Setiap kali membuka TikTok, wajah Bang Sarkowi V Zahry selalu muncul di beranda saya. Algoritma rupanya tahu betul siapa yang menarik buat saya.
Dua bulan terakhir, Bang Owi, begitu saya biasa menyapanya, makin aktif menyampaikan isu-isu publik lewat platform itu. Bukan joget, bukan prank, tapi konten serius tentang pemerintahan dan DPRD. Gaya bicaranya ringan. Tapi pesannya sampai.
Saya tidak kaget. Bang Owi adalah salah satu guru jurnalistik saya saat aktif di Kaltim Post. Namun, semangat menulis dan berpihak pada publik pertama kali saya pelajari dari Bang Sumurung Basa Silaban.
Dari beliau, saya mengenal logika tulisan, keberanian menyampaikan kritik, dan pentingnya keberpihakan. Tulisan-tulisannya di Facebook masih jadi referensi saya hingga sekarang. Bang Silaban bukan sekadar wartawan, ia adalah suara publik yang tak pernah lelah.

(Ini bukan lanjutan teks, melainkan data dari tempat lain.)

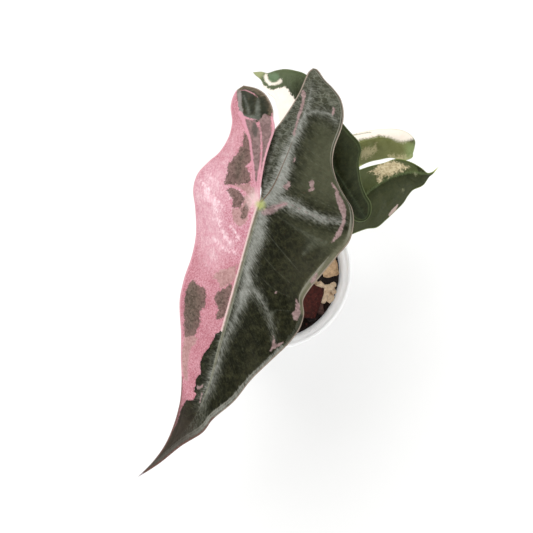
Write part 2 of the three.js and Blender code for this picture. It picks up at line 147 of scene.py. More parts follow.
INNER_BAND = BAND_RADIUS - POT_WALL
INNER_TOP = WALL_TOP_RADIUS - POT_WALL
pot_profile = [
    (0, 1.4), (1.6, 1.4), (2.0, 0.5), (3.0, 0.0), (11.6, 0.0), (12.1, 0.3), (12.8, 1.6), (13.4, 2.0),
    (24.6, 2.0), (25.2, 1.6), (25.8, 0.3), (26.3, 0), (29.0, 0), (29.6, 0.2), (29.95, 0.8),
    (wall_radius(4), 4), (wall_radius(20), 20), (wall_radius(40), 40), (wall_radius(58), 58),
    (wall_radius(65), 65), (WALL_TOP_RADIUS + 0.1, 65.8), (WALL_TOP_RADIUS + 0.7, 66.1),
    (BAND_RADIUS - 0.5, 66.2), (BAND_RADIUS - 0.1, 66.5), (BAND_RADIUS + 0.05, 67),
    (BAND_RADIUS + 0.45, 70.5), (RIM_RADIUS - 0.1, 73), (RIM_RADIUS, 73.9), (RIM_RADIUS - 0.15, 74.5),
    (RIM_RADIUS - 0.45, 74.88), (RIM_RADIUS - 0.9, POT_HEIGHT), (RIM_RADIUS - 1.3, 74.88),
    (RIM_RADIUS - 1.6, 74.5), (RIM_RADIUS - 1.75, 73.9), (INNER_BAND + 0.1, 70), (INNER_BAND, 68.4),
    (INNER_BAND - 0.4, 67.6), (INNER_TOP + 0.2, 66.6), (INNER_TOP, 65.8),
    (wall_radius(45) - POT_WALL, 45), (wall_radius(25) - POT_WALL, 25),
    (wall_radius(6) - POT_WALL, 6), (wall_radius(4.2) - POT_WALL - 0.5, 4.2),
    (wall_radius(3.5) - POT_WALL - 1.5, POT_FLOOR), (20, POT_FLOOR), (0, POT_FLOOR),
]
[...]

Bang Owi bukan hanya rekan kerja dalam dunia jurnalistik. Ia juga kakak tingkat saya di Fakultas Kehutanan Universitas Mulawarman. Saya angkatan 1997. Beliau 1993.
Bahkan inisial gs yang dulu saya pakai di Kaltim Post adalah ide beliau. “Kamu pakai gs saja,” katanya santai di ruang redaksi. Nama itu melekat cukup lama. Kini, di Media Kaltim, saya memilih kembali menulis rutin, namun dengan nama lengkap.
Kini Bang Owi tampil beda. Ia tak hanya menjadi anggota DPRD Kaltim, tapi juga membangun ruang dialog publik lewat podcast. Episode perdananya langsung menghadirkan Ketua DPRD Kaltim, Hasanuddin Mas’ud.
Yang menarik, Bang Hasanuddin juga alumni Kehutanan Unmul, sama seperti kami. Meski saya belum pernah mengenalnya secara dekat—hanya beberapa kali berpapasan di acara alumni, maka melalui podcast itu saya bisa menangkap gaya berpikir dan sikap politiknya. Obrolan mereka cair, tapi isinya padat.
Obrolan dimulai dengan candaan khas Bang Owi yang menyebut dirinya “cupu” dan lawan bicaranya “suhu”. Tapi percakapan mereka segera masuk ke isu-isu serius. Dari gaya kerja Gubernur Kaltim yang dinilai sangat agresif dan melakukan “lompatan-lompatan pembangunan”, hingga sistem rapat setiap Senin dan Rabu yang kini rutin digelar untuk mendorong percepatan.
Bang Hasanuddin juga menyampaikan pentingnya OPD ikut menyesuaikan ritme kerja gubernur, dan perlunya sistem reward and punishment yang jelas.
Topik Gaspol dan GratisPol pun dibahas. Intinya, program sebagus apa pun harus punya dasar hukum yang kuat. Tak cukup hanya pergub, tapi harus ada perda agar bisa berkelanjutan, lintas periode, lintas figur.
Ia juga mengingatkan soal efisiensi fiskal. DBH Kaltim turun Rp2 triliun, dari Rp20 menjadi Rp18 triliun, maka jangan sampai program jadi beban keuangan yang tak akuntabel.
Yang saya garis bawahi: keadilan. Jangan sampai program hanya terasa di kota-kota besar, sementara wilayah 3T tertinggal. Itu bukan cuma soal pemerataan anggaran, tapi soal cara kita menjaga etika dalam pemerintahan.
Saya bersyukur pernah belajar dari Bang Silaban dan Bang Owi. Dua orang yang membuktikan bahwa menyuarakan publik bisa dilakukan lewat berbagai cara. Dari koran hingga Facebook, dari opini hingga podcast. Medianya boleh berganti, caranya bisa berubah, tapi komitmennya tetap: berpihak pada yang seharusnya dibela.
Kini saya menulis bukan lagi dengan inisial gs, tapi dengan nama lengkap.